I am using python and networkx to model which speaker mentions which item in a conversation. To this end, I want to build a bipartite graph, where one set of nodes represents the speakers and the other represents the items. From this graph, I want to calculate some centrality measures for example betweenness centrality. I also want to pass the weight of each edge as an argument, where the weight represents how often the speaker has mentioned an item. However, the bipartite implementation doesn't allow me to pass weight as an argument.
What is the difference between the implementations and which one should I use to model my problem?
import networkx as nx
from networkx.algorithms import bipartite
speakers = ['Pink', 'Green']
items = ['Knife', 'Rope']
B = nx.Graph()
B.add_nodes_from(items, bipartite = 0)
B.add_nodes_from(speakers, bipartite = 1)
B.add_edge('Pink', 'Knife', weight = 10)
B.add_edge('Pink', 'Rope', weight = 4)
B.add_edge('Green', 'Rope', weight = 2)
B.add_edge('Green', 'Knife', weight = 7)
bottom_nodes, top_nodes = bipartite.sets(B)
print(nx.is_bipartite(B))
print(bipartite.betweenness_centrality(B, bottom_nodes))
print(nx.betweenness_centrality(B))
print(nx.betweenness_centrality(B, weight = 'weight'))

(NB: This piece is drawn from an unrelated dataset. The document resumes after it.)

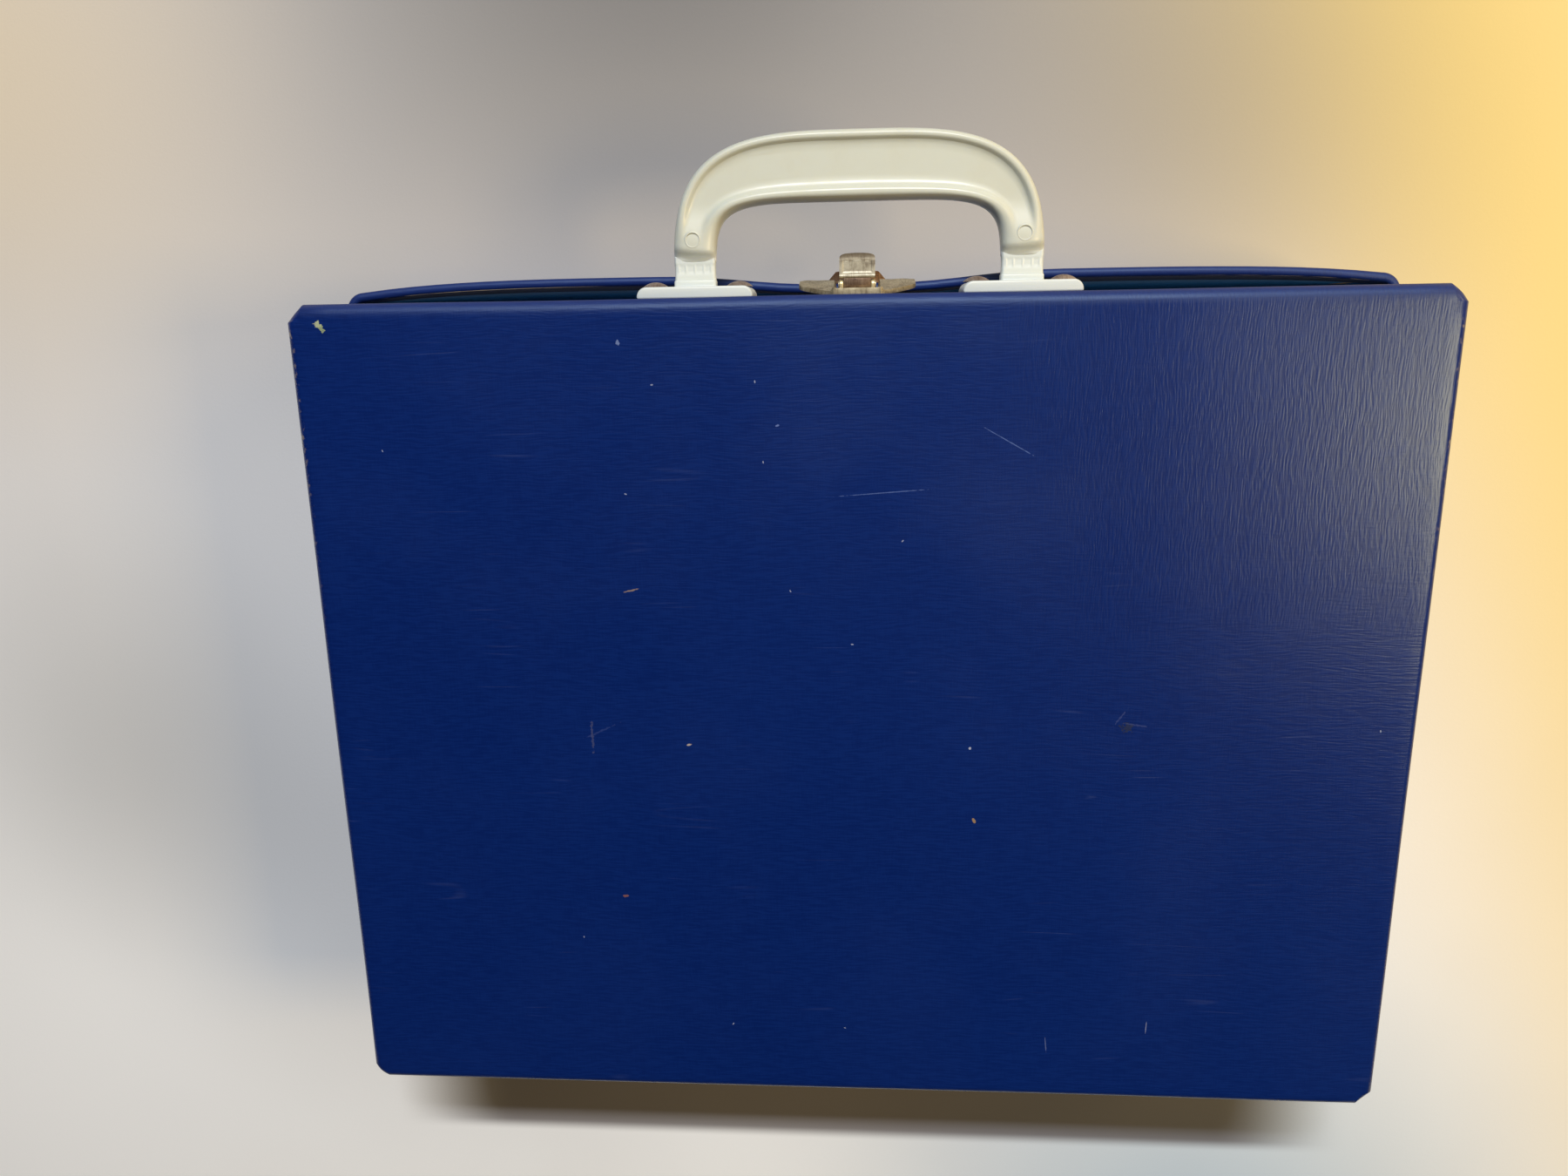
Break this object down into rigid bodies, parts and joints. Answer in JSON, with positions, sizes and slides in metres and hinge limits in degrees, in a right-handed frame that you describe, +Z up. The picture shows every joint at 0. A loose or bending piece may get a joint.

I get the following output:
True
{'Knife': 0.25, 'Rope': 0.25, 'Pink': 0.25, 'Green': 0.25}
{'Knife': 0.16666666666666666, 'Rope': 0.16666666666666666, 'Pink': 0.16666666666666666, 'Green': 0.16666666666666666}
{'Knife': 0.0, 'Rope': 0.3333333333333333, 'Pink': 0.0, 'Green': 0.3333333333333333}
I expect the results to be the same; so what is the difference in the implementation?

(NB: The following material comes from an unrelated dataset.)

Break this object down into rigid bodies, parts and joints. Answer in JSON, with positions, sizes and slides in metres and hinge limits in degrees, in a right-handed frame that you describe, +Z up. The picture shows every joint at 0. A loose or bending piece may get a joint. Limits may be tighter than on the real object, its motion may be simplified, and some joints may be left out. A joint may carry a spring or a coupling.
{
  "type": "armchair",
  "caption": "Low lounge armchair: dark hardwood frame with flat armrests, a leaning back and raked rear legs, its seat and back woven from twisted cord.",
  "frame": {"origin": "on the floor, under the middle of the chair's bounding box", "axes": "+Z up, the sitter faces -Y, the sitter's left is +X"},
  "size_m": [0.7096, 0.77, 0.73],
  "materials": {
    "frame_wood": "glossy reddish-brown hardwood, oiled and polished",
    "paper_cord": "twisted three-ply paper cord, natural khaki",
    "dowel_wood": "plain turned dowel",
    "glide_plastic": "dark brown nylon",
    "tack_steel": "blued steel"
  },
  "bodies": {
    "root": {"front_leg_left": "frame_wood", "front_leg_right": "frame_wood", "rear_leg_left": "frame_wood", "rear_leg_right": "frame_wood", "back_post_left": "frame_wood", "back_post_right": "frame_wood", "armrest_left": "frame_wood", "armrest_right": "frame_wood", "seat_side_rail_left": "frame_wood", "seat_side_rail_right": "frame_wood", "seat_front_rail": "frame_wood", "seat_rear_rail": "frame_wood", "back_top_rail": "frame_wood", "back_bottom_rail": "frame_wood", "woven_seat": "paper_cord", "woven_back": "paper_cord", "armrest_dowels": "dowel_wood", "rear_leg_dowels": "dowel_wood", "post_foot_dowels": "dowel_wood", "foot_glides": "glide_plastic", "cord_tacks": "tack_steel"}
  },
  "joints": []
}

There is an explanation in the documentation of the bipartite betweenness centrality.
Betweenness centrality of a node
v
is the sum of the fraction of all-pairs shortest paths that pass throughv
.Values of betweenness are normalized by the maximum possible value which for bipartite graphs is limited by the relative size of the two node sets
The documentation goes on to describe the normalization factor.
In fact if you check the source code for the betweenness version, it directly calls the undirected betweenness centrality code and then applies the additional normalization factor. So the only reason that the bipartite version exists is so that you can normalize them differently.

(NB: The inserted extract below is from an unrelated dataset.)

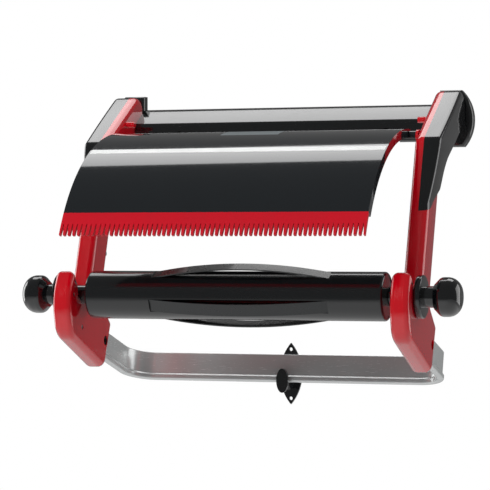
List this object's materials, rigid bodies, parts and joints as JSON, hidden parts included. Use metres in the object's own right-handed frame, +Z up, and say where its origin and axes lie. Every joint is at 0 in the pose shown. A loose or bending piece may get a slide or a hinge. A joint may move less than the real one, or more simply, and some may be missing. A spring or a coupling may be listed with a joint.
{
  "type": "paper roll wall stand",
  "caption": "Wall stand for a wide paper roll: side brackets, a lift-out sprung spindle, a hinged smoked cover with a serrated tear bar and a rear support band.",
  "frame": {"origin": "middle of the wall rail's back face, on the wall plane", "axes": "+X to the right seen from the front, +Y into the wall, +Z up"},
  "size_m": [0.641, 0.3794, 0.4655],
  "materials": {
    "red_plastic": "glossy moulded",
    "black_plastic": "glossy moulded",
    "smoked_plastic": "smoked, near opaque",
    "white_plastic": "inlaid stripe",
    "badge_foil": "bare silver-grey plate",
    "aluminium": "satin",
    "black_steel": "blackened",
    "steel": "zinc plated"
  },
  "bodies": {
    "frame": {"band_bolt_left": "black_steel", "band_bolt_right": "black_steel", "bracket_cap_left": "black_plastic", "bracket_cap_right": "black_plastic", "bracket_inner_left": "red_plastic", "bracket_inner_right": "red_plastic", "bracket_outer_left": "red_plastic", "bracket_outer_right": "red_plastic", "foot_screws_left": "steel", "foot_screws_right": "steel", "hinge_pin_left": "steel", "hinge_pin_right": "steel", "shell_screws_left": "steel", "shell_screws_right": "steel", "support_band": "aluminium", "wall_foot_left": "black_plastic", "wall_foot_right": "black_plastic", "wall_hook": "black_plastic", "wall_rail": "black_plastic"},
    "cover": {"cover": "smoked_plastic", "cover_stripe": "white_plastic", "badge_plate": "badge_foil", "tear_bar": "red_plastic"},
    "spindle": {"spindle_rod": "steel", "knob_left": "black_plastic", "knob_right": "black_plastic", "collar_left": "black_plastic", "collar_right": "black_plastic"},
    "barrel": {"spindle_barrel": "black_plastic", "journal_left": "black_plastic", "journal_right": "black_plastic", "leaf_spring_bottom": "black_plastic", "leaf_spring_front": "black_plastic", "leaf_spring_rear": "black_plastic", "leaf_spring_top": "black_plastic"}
  },
  "joints": [
    {"name": "cover_hinge", "type": "hinge", "parent": "frame", "child": "cover", "pos_m": [0, -0.14, -0.026], "axis": [-1, 0, 0], "range_deg": [0, 80]},
    {"name": "spindle_lift", "type": "slide", "parent": "frame", "child": "spindle", "axis": [0, 0, 1], "range_m": [0, 0.06]},
    {"name": "barrel_spin", "type": "hinge", "parent": "spindle", "child": "barrel", "pos_m": [0, -0.258, -0.25], "axis": [1, 0, 0], "continuous": true}
  ]
}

Currently there is no option to include the weight in the bipartite version. However, if you look at the source code, it would not be hard to include. If you do this, you should think about exactly how you should do that to capture whatever the process is you're trying to explain. That means you should understand how that normalization is derived. Otherwise, I would stick to the nonbipartite version and just make sure you recognize that it's not okay to compare the centrality of nodes in different components.